STATED TASK:
In the entries that follow, the first line to write out is the one containing "left_side_panel();", and the last is the one containing "obj.parent = None". Reproduce that stretch exactly, with nothing before or after it.

RECORDS FOR THE TASK:
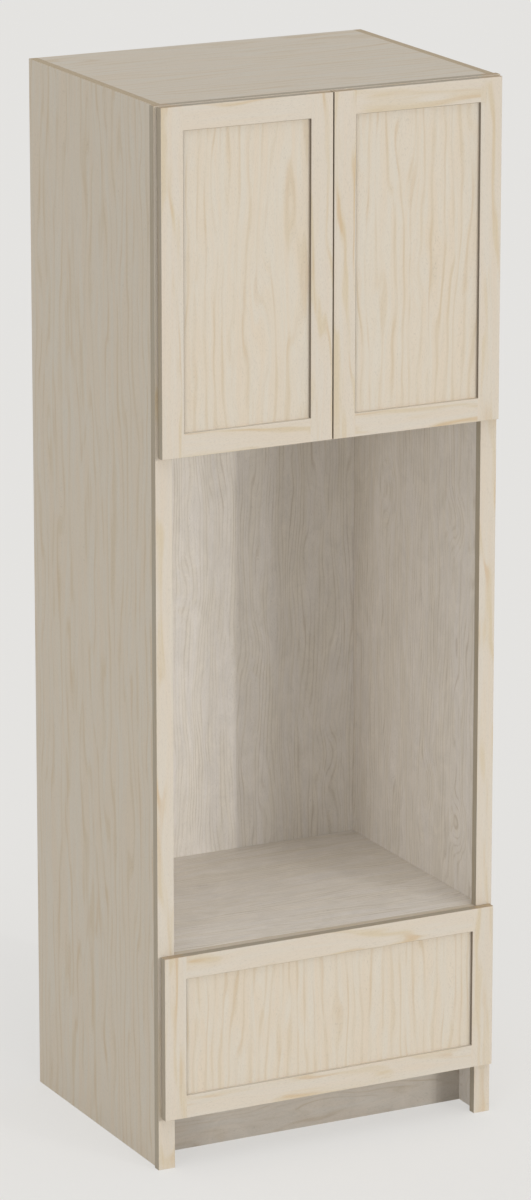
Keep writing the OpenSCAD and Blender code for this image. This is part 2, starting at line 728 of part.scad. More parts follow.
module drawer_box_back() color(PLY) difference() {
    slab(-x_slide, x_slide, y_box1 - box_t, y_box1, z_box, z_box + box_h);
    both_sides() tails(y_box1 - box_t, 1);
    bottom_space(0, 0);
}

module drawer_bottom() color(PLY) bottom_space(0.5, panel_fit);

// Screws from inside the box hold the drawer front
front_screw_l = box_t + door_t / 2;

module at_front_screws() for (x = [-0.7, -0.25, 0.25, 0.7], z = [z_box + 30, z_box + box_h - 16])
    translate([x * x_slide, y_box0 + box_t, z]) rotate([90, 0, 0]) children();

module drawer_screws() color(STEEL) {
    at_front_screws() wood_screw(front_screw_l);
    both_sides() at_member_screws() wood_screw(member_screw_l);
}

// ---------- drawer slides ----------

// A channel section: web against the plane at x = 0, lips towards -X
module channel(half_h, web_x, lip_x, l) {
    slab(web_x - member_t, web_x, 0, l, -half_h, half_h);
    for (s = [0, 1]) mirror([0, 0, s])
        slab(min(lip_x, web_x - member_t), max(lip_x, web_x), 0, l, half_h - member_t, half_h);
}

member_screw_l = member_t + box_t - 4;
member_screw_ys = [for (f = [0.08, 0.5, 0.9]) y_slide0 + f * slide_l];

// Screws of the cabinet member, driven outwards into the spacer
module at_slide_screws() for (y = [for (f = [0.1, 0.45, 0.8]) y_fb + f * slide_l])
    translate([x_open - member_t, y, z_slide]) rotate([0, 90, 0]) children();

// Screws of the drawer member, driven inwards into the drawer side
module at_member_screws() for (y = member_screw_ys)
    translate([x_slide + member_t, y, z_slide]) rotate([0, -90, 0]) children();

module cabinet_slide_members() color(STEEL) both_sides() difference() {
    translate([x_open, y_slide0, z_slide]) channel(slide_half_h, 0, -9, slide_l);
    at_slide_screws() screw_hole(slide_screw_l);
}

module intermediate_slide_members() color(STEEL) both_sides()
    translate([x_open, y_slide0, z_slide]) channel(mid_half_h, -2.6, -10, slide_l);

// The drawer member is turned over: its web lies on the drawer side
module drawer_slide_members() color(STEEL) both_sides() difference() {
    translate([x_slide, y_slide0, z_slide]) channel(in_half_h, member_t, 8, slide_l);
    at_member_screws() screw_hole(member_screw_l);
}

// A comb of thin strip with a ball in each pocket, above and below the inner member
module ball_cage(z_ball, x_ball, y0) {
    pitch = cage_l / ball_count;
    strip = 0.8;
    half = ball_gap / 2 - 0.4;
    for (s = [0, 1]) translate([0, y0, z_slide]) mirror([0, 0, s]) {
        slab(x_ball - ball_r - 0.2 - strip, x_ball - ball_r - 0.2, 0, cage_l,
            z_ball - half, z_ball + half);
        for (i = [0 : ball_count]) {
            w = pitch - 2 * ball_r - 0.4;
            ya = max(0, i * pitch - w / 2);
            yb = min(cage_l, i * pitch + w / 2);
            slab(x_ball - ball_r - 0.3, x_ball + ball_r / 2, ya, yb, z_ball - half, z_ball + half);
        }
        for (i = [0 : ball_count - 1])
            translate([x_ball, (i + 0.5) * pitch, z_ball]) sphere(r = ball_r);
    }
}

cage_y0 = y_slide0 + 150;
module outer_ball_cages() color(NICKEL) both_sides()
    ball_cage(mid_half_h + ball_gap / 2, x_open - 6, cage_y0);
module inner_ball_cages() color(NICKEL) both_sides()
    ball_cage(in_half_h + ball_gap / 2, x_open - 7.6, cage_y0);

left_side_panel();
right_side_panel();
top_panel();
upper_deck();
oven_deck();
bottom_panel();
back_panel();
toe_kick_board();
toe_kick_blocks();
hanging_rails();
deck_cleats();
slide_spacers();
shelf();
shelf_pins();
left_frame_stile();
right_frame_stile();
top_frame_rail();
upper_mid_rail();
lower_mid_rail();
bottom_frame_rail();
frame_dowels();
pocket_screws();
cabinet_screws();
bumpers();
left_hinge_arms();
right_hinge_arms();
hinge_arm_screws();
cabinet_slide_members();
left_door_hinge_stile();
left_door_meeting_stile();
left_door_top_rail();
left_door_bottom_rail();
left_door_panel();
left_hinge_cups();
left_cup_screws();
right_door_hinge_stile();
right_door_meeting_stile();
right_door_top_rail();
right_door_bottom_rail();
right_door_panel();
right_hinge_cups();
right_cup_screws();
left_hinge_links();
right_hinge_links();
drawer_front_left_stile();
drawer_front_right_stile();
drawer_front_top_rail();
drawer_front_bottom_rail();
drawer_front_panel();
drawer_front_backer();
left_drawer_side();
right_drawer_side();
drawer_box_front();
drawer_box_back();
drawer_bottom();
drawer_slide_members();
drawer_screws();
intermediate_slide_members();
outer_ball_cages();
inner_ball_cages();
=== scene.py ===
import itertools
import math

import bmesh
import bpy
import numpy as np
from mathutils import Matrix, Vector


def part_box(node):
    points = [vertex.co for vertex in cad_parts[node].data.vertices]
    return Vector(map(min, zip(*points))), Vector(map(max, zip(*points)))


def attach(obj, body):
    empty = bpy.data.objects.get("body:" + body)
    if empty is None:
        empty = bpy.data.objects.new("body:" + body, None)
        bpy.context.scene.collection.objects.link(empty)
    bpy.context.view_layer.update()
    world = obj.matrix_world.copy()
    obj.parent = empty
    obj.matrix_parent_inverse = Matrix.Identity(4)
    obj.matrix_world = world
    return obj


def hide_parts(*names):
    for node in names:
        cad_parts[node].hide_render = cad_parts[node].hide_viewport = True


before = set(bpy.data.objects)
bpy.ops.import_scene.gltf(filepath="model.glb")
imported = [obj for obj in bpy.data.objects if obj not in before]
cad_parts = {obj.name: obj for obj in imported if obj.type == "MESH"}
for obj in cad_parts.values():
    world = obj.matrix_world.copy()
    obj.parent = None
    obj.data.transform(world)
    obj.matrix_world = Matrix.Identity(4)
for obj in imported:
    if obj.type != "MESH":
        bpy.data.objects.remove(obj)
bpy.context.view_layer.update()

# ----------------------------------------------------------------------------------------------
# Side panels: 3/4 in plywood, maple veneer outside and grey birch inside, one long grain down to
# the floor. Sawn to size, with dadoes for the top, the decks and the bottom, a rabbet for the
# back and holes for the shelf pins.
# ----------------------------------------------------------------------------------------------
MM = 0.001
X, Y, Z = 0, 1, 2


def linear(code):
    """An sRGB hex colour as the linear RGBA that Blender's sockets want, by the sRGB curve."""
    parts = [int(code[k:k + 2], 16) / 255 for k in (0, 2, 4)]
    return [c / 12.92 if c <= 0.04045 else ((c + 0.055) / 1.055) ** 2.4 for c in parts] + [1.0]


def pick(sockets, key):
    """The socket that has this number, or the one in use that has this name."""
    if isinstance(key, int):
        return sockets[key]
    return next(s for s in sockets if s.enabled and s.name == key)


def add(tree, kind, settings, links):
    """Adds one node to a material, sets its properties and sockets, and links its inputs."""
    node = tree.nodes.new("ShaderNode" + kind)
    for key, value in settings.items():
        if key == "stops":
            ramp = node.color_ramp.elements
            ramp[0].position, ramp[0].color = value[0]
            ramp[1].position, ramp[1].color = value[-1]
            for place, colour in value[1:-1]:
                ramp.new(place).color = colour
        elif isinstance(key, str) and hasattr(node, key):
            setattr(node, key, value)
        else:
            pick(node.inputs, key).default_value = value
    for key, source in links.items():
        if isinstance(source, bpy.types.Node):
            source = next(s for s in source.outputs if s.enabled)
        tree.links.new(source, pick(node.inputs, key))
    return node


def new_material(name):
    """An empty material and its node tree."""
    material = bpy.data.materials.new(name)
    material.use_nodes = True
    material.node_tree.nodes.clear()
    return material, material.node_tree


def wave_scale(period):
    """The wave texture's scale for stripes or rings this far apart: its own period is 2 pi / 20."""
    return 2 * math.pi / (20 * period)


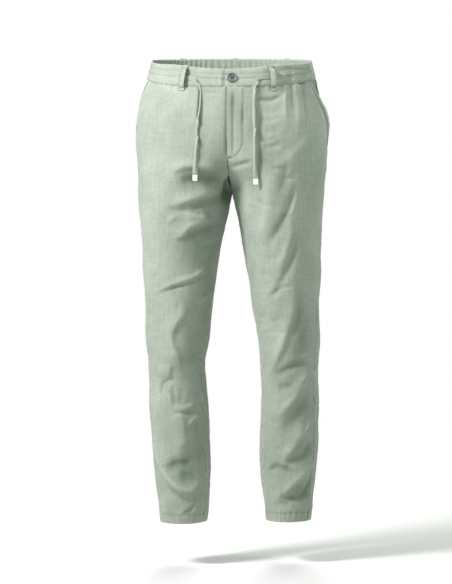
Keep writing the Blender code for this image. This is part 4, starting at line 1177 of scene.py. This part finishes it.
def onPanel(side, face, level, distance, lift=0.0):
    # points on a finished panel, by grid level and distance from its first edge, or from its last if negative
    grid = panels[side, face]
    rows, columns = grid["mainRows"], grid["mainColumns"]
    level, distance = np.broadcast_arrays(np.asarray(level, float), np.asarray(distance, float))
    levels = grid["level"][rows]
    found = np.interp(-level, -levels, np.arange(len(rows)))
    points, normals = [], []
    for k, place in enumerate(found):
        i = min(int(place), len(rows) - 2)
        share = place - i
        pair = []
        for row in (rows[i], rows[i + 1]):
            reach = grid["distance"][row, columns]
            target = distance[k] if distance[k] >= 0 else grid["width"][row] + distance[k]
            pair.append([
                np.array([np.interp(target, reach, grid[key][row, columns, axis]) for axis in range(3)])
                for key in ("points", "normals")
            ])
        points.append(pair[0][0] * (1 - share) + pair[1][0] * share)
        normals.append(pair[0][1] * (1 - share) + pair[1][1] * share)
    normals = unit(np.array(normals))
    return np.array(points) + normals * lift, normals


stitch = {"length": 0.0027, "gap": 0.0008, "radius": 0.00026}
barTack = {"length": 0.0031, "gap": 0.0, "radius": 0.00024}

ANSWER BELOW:
left_side_panel();
right_side_panel();
top_panel();
upper_deck();
oven_deck();
bottom_panel();
back_panel();
toe_kick_board();
toe_kick_blocks();
hanging_rails();
deck_cleats();
slide_spacers();
shelf();
shelf_pins();
left_frame_stile();
right_frame_stile();
top_frame_rail();
upper_mid_rail();
lower_mid_rail();
bottom_frame_rail();
frame_dowels();
pocket_screws();
cabinet_screws();
bumpers();
left_hinge_arms();
right_hinge_arms();
hinge_arm_screws();
cabinet_slide_members();
left_door_hinge_stile();
left_door_meeting_stile();
left_door_top_rail();
left_door_bottom_rail();
left_door_panel();
left_hinge_cups();
left_cup_screws();
right_door_hinge_stile();
right_door_meeting_stile();
right_door_top_rail();
right_door_bottom_rail();
right_door_panel();
right_hinge_cups();
right_cup_screws();
left_hinge_links();
right_hinge_links();
drawer_front_left_stile();
drawer_front_right_stile();
drawer_front_top_rail();
drawer_front_bottom_rail();
drawer_front_panel();
drawer_front_backer();
left_drawer_side();
right_drawer_side();
drawer_box_front();
drawer_box_back();
drawer_bottom();
drawer_slide_members();
drawer_screws();
intermediate_slide_members();
outer_ball_cages();
inner_ball_cages();
=== scene.py ===
import itertools
import math

import bmesh
import bpy
import numpy as np
from mathutils import Matrix, Vector


def part_box(node):
    points = [vertex.co for vertex in cad_parts[node].data.vertices]
    return Vector(map(min, zip(*points))), Vector(map(max, zip(*points)))


def attach(obj, body):
    empty = bpy.data.objects.get("body:" + body)
    if empty is None:
        empty = bpy.data.objects.new("body:" + body, None)
        bpy.context.scene.collection.objects.link(empty)
    bpy.context.view_layer.update()
    world = obj.matrix_world.copy()
    obj.parent = empty
    obj.matrix_parent_inverse = Matrix.Identity(4)
    obj.matrix_world = world
    return obj


def hide_parts(*names):
    for node in names:
        cad_parts[node].hide_render = cad_parts[node].hide_viewport = True


before = set(bpy.data.objects)
bpy.ops.import_scene.gltf(filepath="model.glb")
imported = [obj for obj in bpy.data.objects if obj not in before]
cad_parts = {obj.name: obj for obj in imported if obj.type == "MESH"}
for obj in cad_parts.values():
    world = obj.matrix_world.copy()
    obj.parent = None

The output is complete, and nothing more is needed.